February 7th, 2007, By Anthony

The impact of blogs on web usability Is something I am noticing constantly. Firstly lets all agree that the most frequented websites on the Internet are blogs, and secondly lets agree that blogs are here to stay, at least for the foreseeable future. The impact that blogs have had on personal publishing and news distribution has been phenomenal but the lasting impact in the post-blog Internet will change web usability and web design forever.

Web Usability

There are probably many different ways to determine web usability, from people with many more letters behind their names than me but I like to think of it as the way that we naturally use the web.

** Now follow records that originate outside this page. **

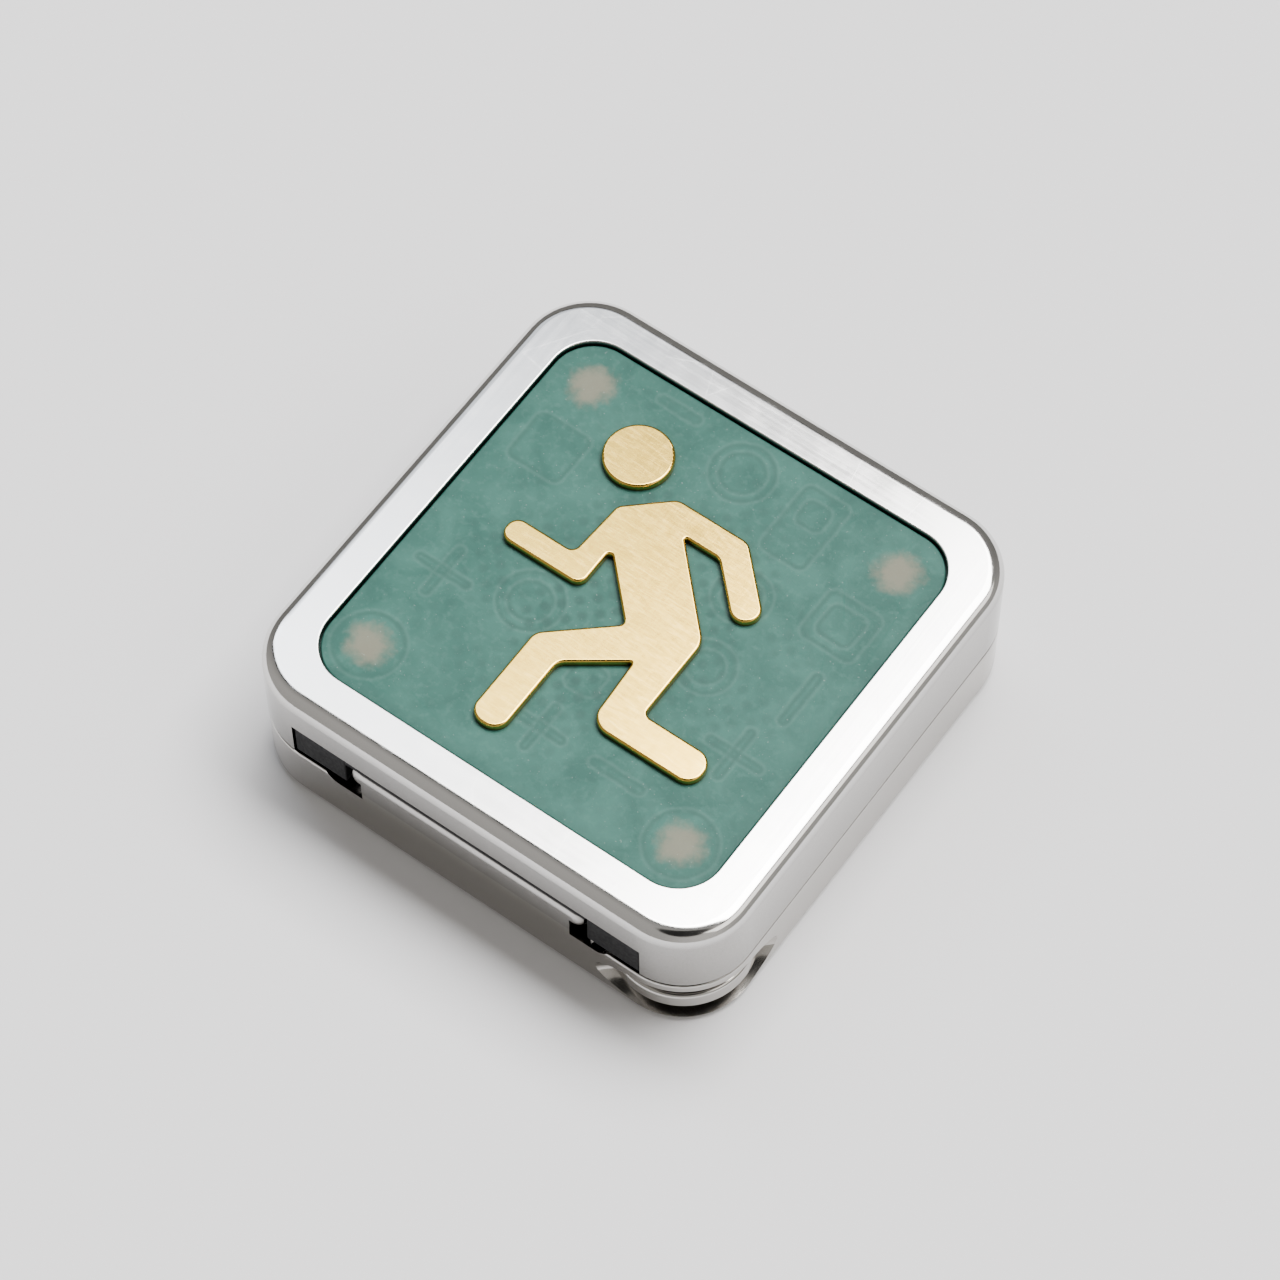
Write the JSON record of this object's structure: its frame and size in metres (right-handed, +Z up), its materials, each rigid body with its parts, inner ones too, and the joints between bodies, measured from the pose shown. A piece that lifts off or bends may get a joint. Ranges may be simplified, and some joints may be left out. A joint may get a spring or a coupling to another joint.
{
  "type": "pocket case with a walking-figure lid",
  "caption": "Small square hinged metal case with a raised brass walking figure on a green translucent lid panel, and a lanyard bar across a corner.",
  "frame": {"origin": "centre of the flat bottom of the case", "axes": "+Z up through the lid; the hinge side faces -Y; the lanyard corner is at +X, -Y"},
  "size_m": [0.04, 0.04, 0.0127],
  "materials": {
    "polished_steel": "polished, very fine brushing",
    "brass": "pale brass, fine swirled brushing, rounded edges",
    "green_lens": "translucent green, satin gloss",
    "black_knuckle": "matte black",
    "chassis_plastic": "fine matte texture",
    "gasket_rubber": "matte",
    "board": "green solder mask",
    "board_metal": "bright plated steel",
    "component_plastic": "moulded",
    "light_chip": "white moulded body",
    "cell_steel": "bright steel can",
    "magnet": "nickel plate",
    "spring_steel": "bright wire",
    "liner_rubber": "matte, fine moulded texture",
    "button_plastic": "satin grey"
  },
  "bodies": {
    "base": {"base_shell": "polished_steel", "base_liner": "liner_rubber", "base_magnets": "magnet", "lanyard_bar": "polished_steel", "hinge_spring": "spring_steel"},
    "lid": {"lid_shell": "polished_steel", "lid_magnets": "magnet", "knuckle_left": "black_knuckle", "knuckle_right": "black_knuckle", "hinge_strip": "black_knuckle", "hinge_pin_left": "spring_steel", "hinge_pin_right": "spring_steel", "lens": "green_lens", "lens_gasket": "gasket_rubber", "figure_body": "brass", "figure_head": "brass", "circuit_board": "board", "board_screws": "board_metal", "control_chip": "component_plastic", "light_chips": "light_chip", "inductors": "component_plastic", "chassis": "chassis_plastic", "coin_cell": "cell_steel", "cell_contact": "board_metal", "battery_door": "chassis_plastic", "door_screw": "board_metal", "push_switch": "component_plastic"},
    "button": {"light_button": "button_plastic", "button_spring": "spring_steel"}
  },
  "joints": [
    {"name": "lid_hinge", "type": "hinge", "parent": "base", "child": "lid", "pos_m": [0, -0.0185, 0.0069], "axis": [1, 0, 0], "range_deg": [0, 90]},
    {"name": "button_press", "type": "slide", "parent": "lid", "child": "button", "axis": [0, 0, 1], "range_m": [0, 0.0003], "stiffness_N_per_m": 300, "springref_m": -0.001, "deforming": ["button_spring"]}
  ]
}
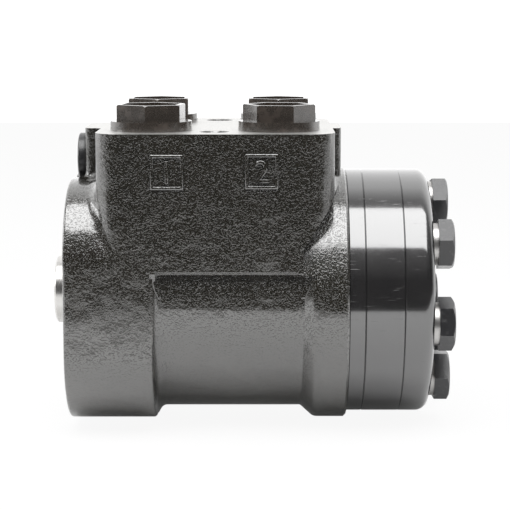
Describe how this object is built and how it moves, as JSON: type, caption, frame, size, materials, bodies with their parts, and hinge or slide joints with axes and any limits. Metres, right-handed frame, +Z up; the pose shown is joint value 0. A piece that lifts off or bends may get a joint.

This means how we interact with websites and what cognitive processes we naturally go through to use websites.

Thinking aloud

Cognitive processes are made up of skill sets, the more times you perform the human computer interaction the more robust the skill set. So as average Joe surfs the net and uses the most in-vogue websites which of course are blogs, the simple navigation and predictable layouts mean their skill sets for browsing the Internets many blogs have grown.

Blog-Quality

People are used to browsing well designed templates that blogger and word press amongst overs provide for free and users now expect a similar layout with obvious navigation, a very friendly and responsive browsing experience with vast user communication, meaning a website has to have at least one form of easy dynamic interaction with its users.

Raising the bar

The average blog has a 2 column layout usually made up of a content and sidebar. A sidebar on the right seems the most popular layout method and all blog layouts seem to handle white space very well indeed. I think for the majority of designers the impact of blogs has raised the bar as far as web usability is concerned.

User Expectations

Users now expect an updated website with fresh content, if average Joe Blogosphere can keep fresh content on his old p3 machine and a blogger account, a small to medium company with real funding and expected ROI from blog and Internet marketing should have wonderful content. Users also expect user interaction features, at least a comments section and maybe latest news or events and again this should be up-to-date. Users are also now used to having well categorized information, so navigation and page structure are now expected. I would even go as far to say that blogs have made the about, contact and Even archives / index page mandatory. The impact of blogs is unmeasurable, and its only just starting, imagine what the Myspace generation of webusers expect from our websites next! - Their teenage websites were featured packed and interaction and media driven.